In summary, after reform, the size of the New Zealand government as measured by the number of employees dropped 66 percent. The government’s share of the country’s GDP dropped from 44 percent to 27 percent. Federal debt dropped from 63 percent of GDP to 17 percent.
The benefits of such radical downsizing are still being felt today. According to Wikipedia, “New Zealand has a modern, prosperous, developed economy [with] a relatively high standard of living with an estimated GDP per capita of US$31,067 in 2010, comparable to Southern Europe.
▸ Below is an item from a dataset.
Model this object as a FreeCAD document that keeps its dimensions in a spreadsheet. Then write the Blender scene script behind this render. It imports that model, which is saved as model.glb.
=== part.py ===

Since 2000 New Zealand has made substantial gains in median household income [and NZ citizens] have a high level of life satisfaction.” Marketing ads for New Zealand claim, “New Zealand is now an entrepreneurial power house,” is “ranked first as the least corrupt,” is the “5th freest economy in the world,” and is “first in the world for protecting investors.”
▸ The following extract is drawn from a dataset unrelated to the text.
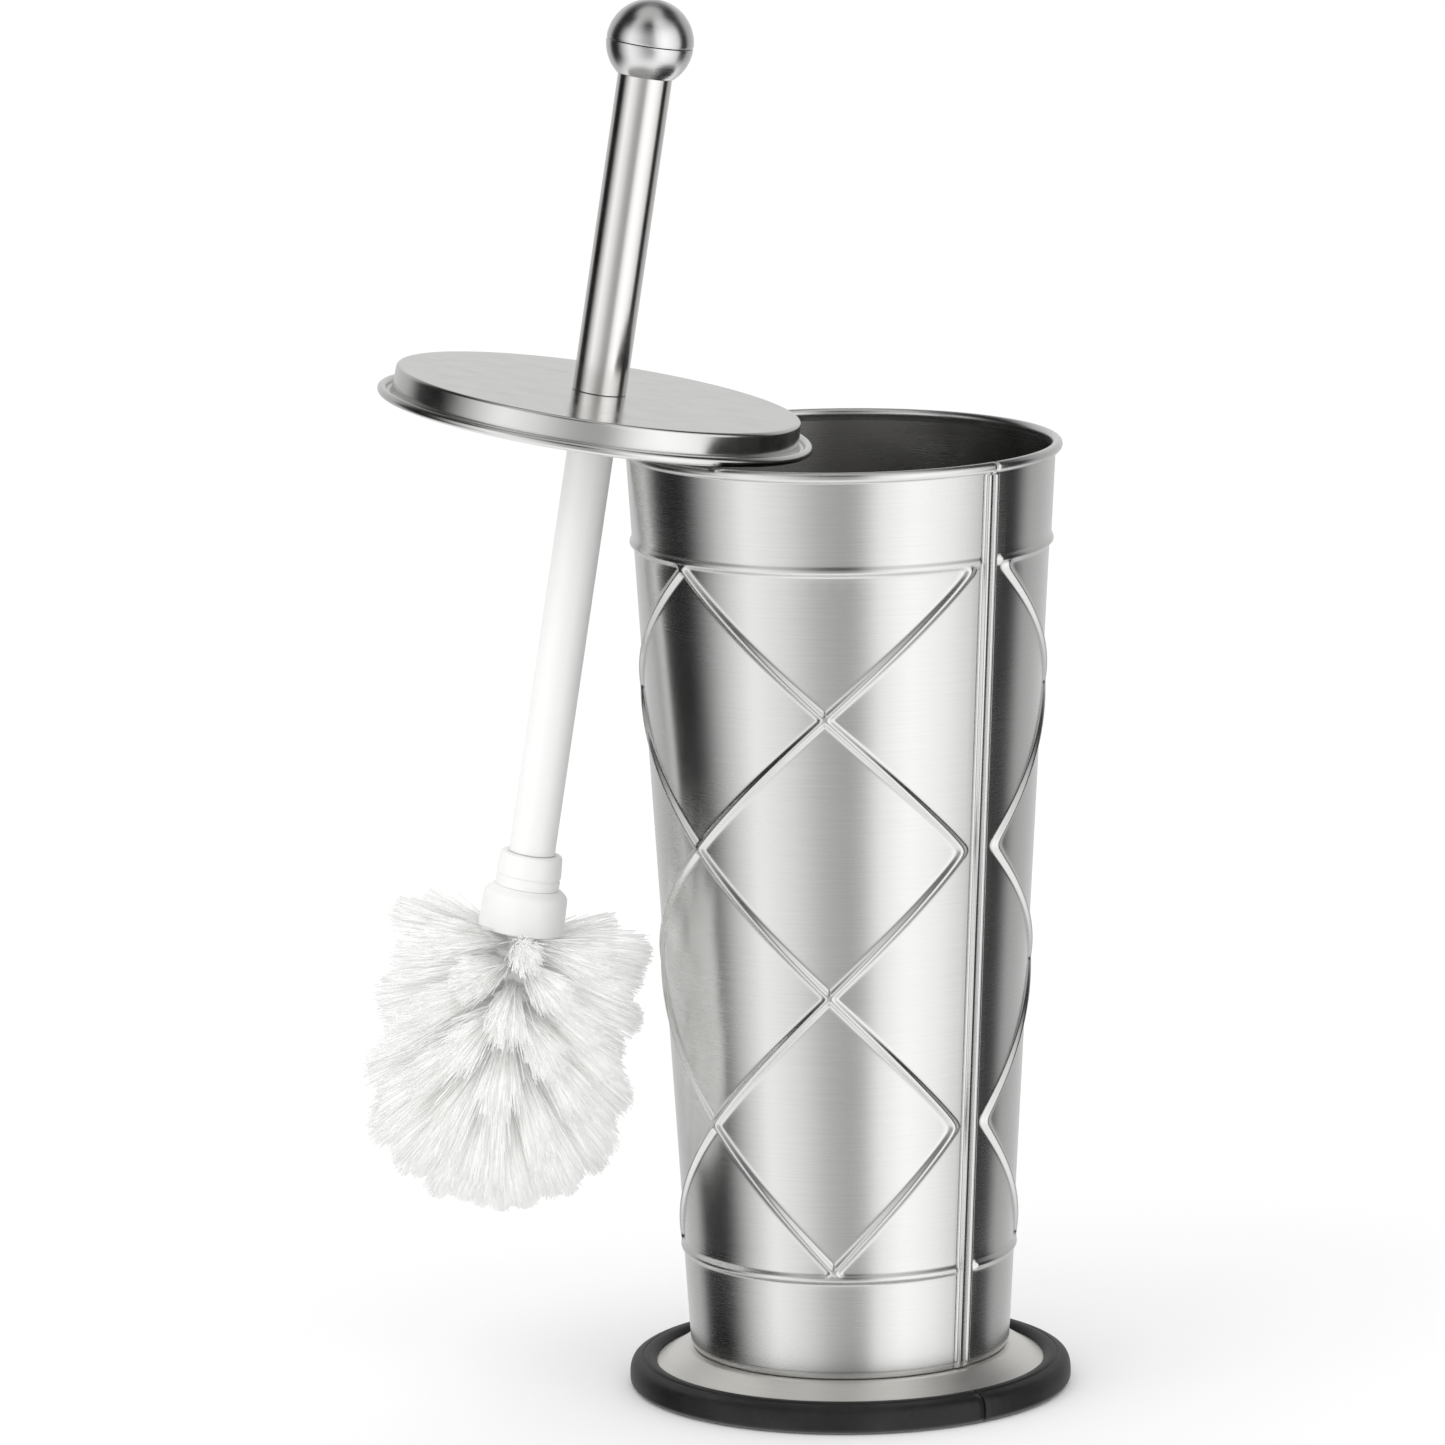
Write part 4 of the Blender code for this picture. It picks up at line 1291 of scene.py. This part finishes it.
# ---------------------------------------------------------------- studio
@dataclass(kw_only=True)
class Studio:
    """Pale floor, soft light all round with two dark flags, and a long lens."""

    target: tuple[float, float, float] = (-34.7 * MM, 0.0, 194.5 * MM)
    distance: float = 2.6
    pitch: float = math.radians(10.34)
    roll: float = math.radians(0.757)
    lens: float = 225.9
    sensor: float = 36.0
    floor_half: float = 12.0
    matt_light: float = 1.08            # even light that every matt surface gets
    zenith_light: tuple[float, float, float, float] = (0.62, 0.62, 0.60, 1.0)
    table_light: float = 1.25
    overhead_loss: float = 0.55         # what is taken off each light round the horizon, higher up
    key_place: tuple[float, float, float] = (-1.1, -1.0, 1.7)
    key_size: float = 1.2
    key_watts: float = 5.0

    def floor(self) -> None:
        """A wide pale floor, kept out of the steel's reflections."""
        half = self.floor_half
        side = np.linspace(-half, half, 9)
        x, y = np.meshgrid(side, side)
        points = np.stack([x, y, np.full_like(x, -0.05 * MM)], axis=2)
        mesh = mesh_from("studio_floor", grid(points, points[..., :2]), False)
        obj = bpy.data.objects.new("studio_floor", mesh)
        bpy.context.scene.collection.objects.link(obj)
        obj.data.materials.append(Finish("pale_floor", "#fafafa", 0.9).material())
        obj.visible_glossy = False

    def surroundings(self) -> None:
        """The light all round: even for matt surfaces, and a lit studio in what shines.

        Round the horizon, from the back by the left, the front and the right to the back again, the
        studio is a pale paper, a dark flag, a soft box, the dim camera side, a brighter soft box, a
        second flag and the paper. Overhead only the tall soft boxes are left, and below is the white
        table.
        """
        world = bpy.data.worlds.new("studio")
        bpy.context.scene.world = world
        world.use_nodes = True
        tree = world.node_tree
        tree.nodes.clear()
        place = add_node(tree, "ShaderNodeTexCoord")
        way = add_node(tree, "ShaderNodeSeparateXYZ", {"Vector": place.outputs["Generated"]})
        front = add_node(tree, "ShaderNodeMath", {0: way.outputs["Y"]}, {1: -1.0}, operation="MULTIPLY")
        azimuth = add_node(tree, "ShaderNodeMath", {0: way.outputs["X"], 1: front.outputs[0]},
                           operation="ARCTAN2")
        share = add_node(tree, "ShaderNodeMapRange", {"Value": azimuth.outputs[0]},
                         {"From Min": -math.pi, "From Max": math.pi})
        round_ramp = add_node(tree, "ShaderNodeValToRGB", {"Fac": share.outputs["Result"]})
        degrees_and_light = [
            (-180, 0.76), (-150, 0.64), (-132, 0.55), (-120, 0.02), (-97, 0.0), (-90, 0.10), (-74, 0.72),
            (-55, 1.30), (-33, 1.02), (-14, 0.60), (1, 0.46), (9, 0.58), (20, 1.22), (38, 1.52), (62, 1.30),
            (84, 0.85), (92, 0.02), (110, 0.02), (122, 0.48), (150, 0.64), (180, 0.76),
        ]
        set_ramp(round_ramp, [((angle + 180) / 360, float(light)) for angle, light in degrees_and_light])
        tall = add_node(tree, "ShaderNodeMix", {6: round_ramp.outputs["Color"]},
                        {"Factor": 1.0, 7: self.grey(self.overhead_loss)},
                        data_type="RGBA", blend_type="SUBTRACT", clamp_result=True)
        overhead = add_node(tree, "ShaderNodeMapRange", {"Value": way.outputs["Z"]},
                            {"From Min": 0.36, "From Max": 0.75}, interpolation_type="SMOOTHSTEP")
        upper = add_node(tree, "ShaderNodeMix", {"Factor": overhead.outputs["Result"],
                                                 6: round_ramp.outputs["Color"], 7: tall.outputs[2]},
                         data_type="RGBA")
        zenith = add_node(tree, "ShaderNodeMapRange", {"Value": way.outputs["Z"]},
                          {"From Min": 0.84, "From Max": 0.97}, interpolation_type="SMOOTHSTEP")
        topped = add_node(tree, "ShaderNodeMix", {"Factor": zenith.outputs["Result"], 6: upper.outputs[2]},
                          {7: self.zenith_light}, data_type="RGBA")
        below = add_node(tree, "ShaderNodeMapRange", {"Value": way.outputs["Z"]},
                         {"From Min": -0.42, "From Max": -0.80}, interpolation_type="SMOOTHSTEP")
        shining = add_node(tree, "ShaderNodeMix", {"Factor": below.outputs["Result"], 6: topped.outputs[2]},
                           {7: self.grey(self.table_light)}, data_type="RGBA")
        path = add_node(tree, "ShaderNodeLightPath")
        look = add_node(tree, "ShaderNodeMix", {"Factor": path.outputs["Is Glossy Ray"],
                                                7: shining.outputs[2]},
                        {6: self.grey(self.matt_light)}, data_type="RGBA")
        light = add_node(tree, "ShaderNodeBackground", {"Color": look.outputs[2]}, {"Strength": 1.0})
        add_node(tree, "ShaderNodeOutputWorld", {"Surface": light.outputs["Background"]})

    @staticmethod
    def grey(level: float) -> tuple[float, float, float, float]:
        """A grey light of some level, as a node's colour."""
        return level, level, level, 1.0

    def key_light(self) -> None:
        """A large soft light high on the left that models the matt pieces."""
        data = bpy.data.lights.new("soft_key", "AREA")
        data.shape = "RECTANGLE"
        data.size = data.size_y = self.key_size
        data.energy = self.key_watts
        lamp = bpy.data.objects.new("soft_key", data)
        bpy.context.scene.collection.objects.link(lamp)
        place = Vector(self.key_place)
        lamp.location = place
        lamp.rotation_euler = (Vector(self.target) - place).to_track_quat("-Z", "Y").to_euler()
        lamp.visible_glossy = False

    def camera(self) -> None:
        """The camera: in front and a little above, turned slightly about its own view."""
        data = bpy.data.cameras.new("camera")
        data.lens, data.sensor_width = self.lens, self.sensor
        data.clip_start, data.clip_end = 0.05, 60.0
        obj = bpy.data.objects.new("camera", data)
        bpy.context.scene.collection.objects.link(obj)
        back = Vector((0.0, -math.cos(self.pitch), math.sin(self.pitch)))
        right = Vector((1.0, 0.0, 0.0))
        up = back.cross(right)
        leaned_right = right * math.cos(self.roll) - up * math.sin(self.roll)
        leaned_up = right * math.sin(self.roll) + up * math.cos(self.roll)
        turn = Matrix((leaned_right, leaned_up, back)).transposed()
        obj.matrix_world = Matrix.Translation(Vector(self.target) + back * self.distance) @ turn.to_4x4()
        bpy.context.scene.camera = obj

    def build(self) -> None:
        """Sets the whole studio up."""
        self.floor()
        self.surroundings()
        self.key_light()
        self.camera()
        bpy.context.scene.view_settings.view_transform = "Standard"


def main() -> None:
    """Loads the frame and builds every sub-assembly in order."""
    logging.basicConfig(level=logging.INFO, format="%(message)s")
    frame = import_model()
    axis = BrushAxis.from_record(frame["record"])
    Studio().build()
    Canister().build()
    Base().build()
    for part in (Lid(axis=axis), Handle(axis=axis), Stem(axis=axis), BrushHead(axis=axis)):
        part.build()


if __name__ == "__main__":
    main()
At a recent Cato University conference, this writer interviewed John Boscawen, a Member of Parliament of New Zealand, who was present during the economic revival. The reason for the success, he stated, was “the awareness among our people that we were in desperate shape financially. We had to do something, and the Labor Party had disintegrated. Our coalition was able to push through the reforms that were needed, with remarkable results.”
If the United States is to have any chance for a similar recovery, it is going to require increasing awareness and understanding of how the country came to such a pretty pass. As Thomas Jefferson put it:
I know of no safe depository of the ultimate powers of the society but the people themselves; not enlightened enough to exercise their control with wholesome discretion, the remedy is not to take it from them, but to inform their discretion. Enlighten the people generally and tyranny and oppressions of body and mind will vanish like evil spirits at the dawn of day.